The Standing Rock Sioux Tribe has disavowed any perceived connection to a group of protesters, including Chase Iron Eyes, who set up a short-lived camp on private property on Wednesday.

"This group's actions do not represent the tribe nor the original intent of the water protectors," Chairman Dave Archambault II said in a statement Wednesday night. "If we are to fight for treaty rights, then we must all work together. Tribes came to Standing Rock in support of our tribe’s effort with the recognition that it will reflect back on us all. This type of action was not undertaken in that spirit, because, instead of empowering us, it undermines us."

A group of protesters established the Last Child Camp atop a hill across from the main Oceti Sakowin camp early Wednesday on land owned by the pipeline company. The camp consisted of multiple teepees and a new sacred fire, where some could be seen praying on live-streamed videos. 

Brandon Kemble, a Ponca pastor from Oklahoma staying at the main camp, said the Last Child Camp was about asserting treaty rights to the land and moving to higher ground that would not flood in the spring.

"They're not going south; they're going forward," Kemble said. 

After failed negotiations between police and leaders of that camp, a contingent of law enforcement drove down Highway 1806 and raided the camp, arresting 74 people from the road and hilltop, according to Maxine Herr, spokeswoman for the Morton County Sheriff's Department. 

During the eviction, some people resisted arrest but there was not much violence toward the officers, Herr said. Law enforcement carried riot control weapons but did not use them, and there were no reported injuries on either side. National guardsmen assisted with blocking people from going up the hill but did not make arrests.

Authorities did not enter the main Oceti Sakowin camp, where cleanup efforts are underway with the help of the tribe.

Formal charges are pending against those arrested, who are held at jails across the state. They are expected to make initial appearances in court on Friday.

Former congressional candidate and attorney activist Iron Eyes was one of those arrested on the hill. On social media, he encouraged people to come back to the state and join the new camp. 

On a live-streamed video Wednesday morning, he called for "thousands of people" to return to North Dakota and "lay our bodies in the way of the destruction of our children's futures."

"We are going to hold it down on the high ground here," Iron Eyes said of the new camp, which he indicated was out of the flood plain. "We don't have a choice but to be that inspiration the world is depending on."

That message runs directly counter to the request of the tribe for people to stay home and allow its fight to be continued through the federal government and court system.

"Every action taken here is scrutinized at the highest level and taints the capacity for goodwill," Archambault said. "We need to take the lessons from this experience and get ready for the next battle; there are many to come with this new president."

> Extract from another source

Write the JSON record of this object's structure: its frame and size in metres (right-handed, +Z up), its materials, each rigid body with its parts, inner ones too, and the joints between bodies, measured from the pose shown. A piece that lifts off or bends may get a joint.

Also arrested Wednesday was Jenni Monet, a freelance journalist who reports for Indian Country Media Network, Reveal (Center for Investigative Reporting) and PBS Newshour. 

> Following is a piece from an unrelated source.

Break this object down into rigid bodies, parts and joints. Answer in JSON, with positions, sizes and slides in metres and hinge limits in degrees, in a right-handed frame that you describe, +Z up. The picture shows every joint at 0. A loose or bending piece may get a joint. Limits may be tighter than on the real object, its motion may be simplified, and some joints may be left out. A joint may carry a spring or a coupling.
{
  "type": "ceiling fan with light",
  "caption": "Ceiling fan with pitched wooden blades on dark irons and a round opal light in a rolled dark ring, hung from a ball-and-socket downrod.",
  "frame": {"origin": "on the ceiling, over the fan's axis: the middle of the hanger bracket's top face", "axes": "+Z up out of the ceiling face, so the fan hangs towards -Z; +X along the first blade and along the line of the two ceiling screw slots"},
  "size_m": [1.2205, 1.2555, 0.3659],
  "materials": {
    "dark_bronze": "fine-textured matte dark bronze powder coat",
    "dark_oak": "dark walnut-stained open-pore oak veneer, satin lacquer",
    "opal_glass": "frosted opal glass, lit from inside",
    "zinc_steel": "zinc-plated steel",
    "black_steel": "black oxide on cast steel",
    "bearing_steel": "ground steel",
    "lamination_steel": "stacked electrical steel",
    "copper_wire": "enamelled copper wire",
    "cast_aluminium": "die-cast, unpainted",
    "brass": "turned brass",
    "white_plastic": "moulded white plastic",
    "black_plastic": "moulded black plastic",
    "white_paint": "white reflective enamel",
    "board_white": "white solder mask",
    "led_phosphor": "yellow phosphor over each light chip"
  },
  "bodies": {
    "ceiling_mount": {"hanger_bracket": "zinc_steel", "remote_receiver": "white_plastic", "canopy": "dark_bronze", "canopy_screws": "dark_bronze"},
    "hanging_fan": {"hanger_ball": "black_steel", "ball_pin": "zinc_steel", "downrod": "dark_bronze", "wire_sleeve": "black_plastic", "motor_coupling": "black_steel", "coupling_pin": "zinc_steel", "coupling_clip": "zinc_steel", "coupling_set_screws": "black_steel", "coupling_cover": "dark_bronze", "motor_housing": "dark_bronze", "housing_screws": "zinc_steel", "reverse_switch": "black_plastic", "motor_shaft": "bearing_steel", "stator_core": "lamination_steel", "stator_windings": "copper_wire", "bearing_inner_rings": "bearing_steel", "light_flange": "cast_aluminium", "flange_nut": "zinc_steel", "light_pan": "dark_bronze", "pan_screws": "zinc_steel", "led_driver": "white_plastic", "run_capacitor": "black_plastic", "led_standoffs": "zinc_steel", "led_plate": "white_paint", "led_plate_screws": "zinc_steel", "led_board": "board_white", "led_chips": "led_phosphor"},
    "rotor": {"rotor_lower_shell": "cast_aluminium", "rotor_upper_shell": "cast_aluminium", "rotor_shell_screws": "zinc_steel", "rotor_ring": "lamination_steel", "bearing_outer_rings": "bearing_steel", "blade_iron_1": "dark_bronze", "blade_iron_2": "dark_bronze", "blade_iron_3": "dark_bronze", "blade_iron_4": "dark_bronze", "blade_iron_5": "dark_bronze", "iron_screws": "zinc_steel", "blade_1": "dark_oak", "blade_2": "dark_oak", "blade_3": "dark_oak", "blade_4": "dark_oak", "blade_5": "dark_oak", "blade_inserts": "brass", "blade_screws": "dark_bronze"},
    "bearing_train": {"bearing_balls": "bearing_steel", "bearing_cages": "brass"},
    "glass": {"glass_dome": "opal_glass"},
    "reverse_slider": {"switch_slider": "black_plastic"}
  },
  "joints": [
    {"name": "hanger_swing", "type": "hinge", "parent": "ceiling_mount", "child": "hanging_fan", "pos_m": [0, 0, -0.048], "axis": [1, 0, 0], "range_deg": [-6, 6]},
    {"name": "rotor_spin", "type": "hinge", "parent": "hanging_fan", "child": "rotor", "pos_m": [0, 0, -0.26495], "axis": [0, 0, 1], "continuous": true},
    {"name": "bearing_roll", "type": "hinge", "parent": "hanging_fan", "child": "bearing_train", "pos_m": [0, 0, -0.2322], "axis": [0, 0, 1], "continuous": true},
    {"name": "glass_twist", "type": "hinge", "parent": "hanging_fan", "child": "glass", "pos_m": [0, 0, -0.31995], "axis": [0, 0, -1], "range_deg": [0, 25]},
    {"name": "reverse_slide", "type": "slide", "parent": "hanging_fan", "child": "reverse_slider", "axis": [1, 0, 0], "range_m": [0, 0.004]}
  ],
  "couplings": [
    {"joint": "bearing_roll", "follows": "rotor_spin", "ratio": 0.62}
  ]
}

Despite this mass arrest, the tribe and state say they are continuing to work together to re-open the Backwater Bridge. Gov. Doug Burgum visited with the residents of Cannon Ball on Wednesday night to hear their concerns about the protest's effect on their community. 

Archambault said it was a sign the new governor is "willing to work for all citizens of North Dakota, including tribal communities."

At the Morton County Courthouse on Thursday afternoon, several people were gathered in the hopes their friends and family would have a chance to appear in court and bond out. 

Among them was Kemble, who waited outside the second-floor courtroom for his sister. He was anxious: He didn't know what to expect for charges, bail or when there would be a hearing. 

He described many who were arrested as among the most passionate in the pipeline fight, since they're still in North Dakota.

"To see those key people get arrested is very disheartening for me," Kemble said.

Unlike the chairman, he doesn't believe the on-the-ground fight should be over.

"They're a government and they have to look out," Kemble said of the tribe. "A protector doesn't have to follow those same rules. What initially started as a call from the Standing Rock Sioux Tribe, it's evolved from that."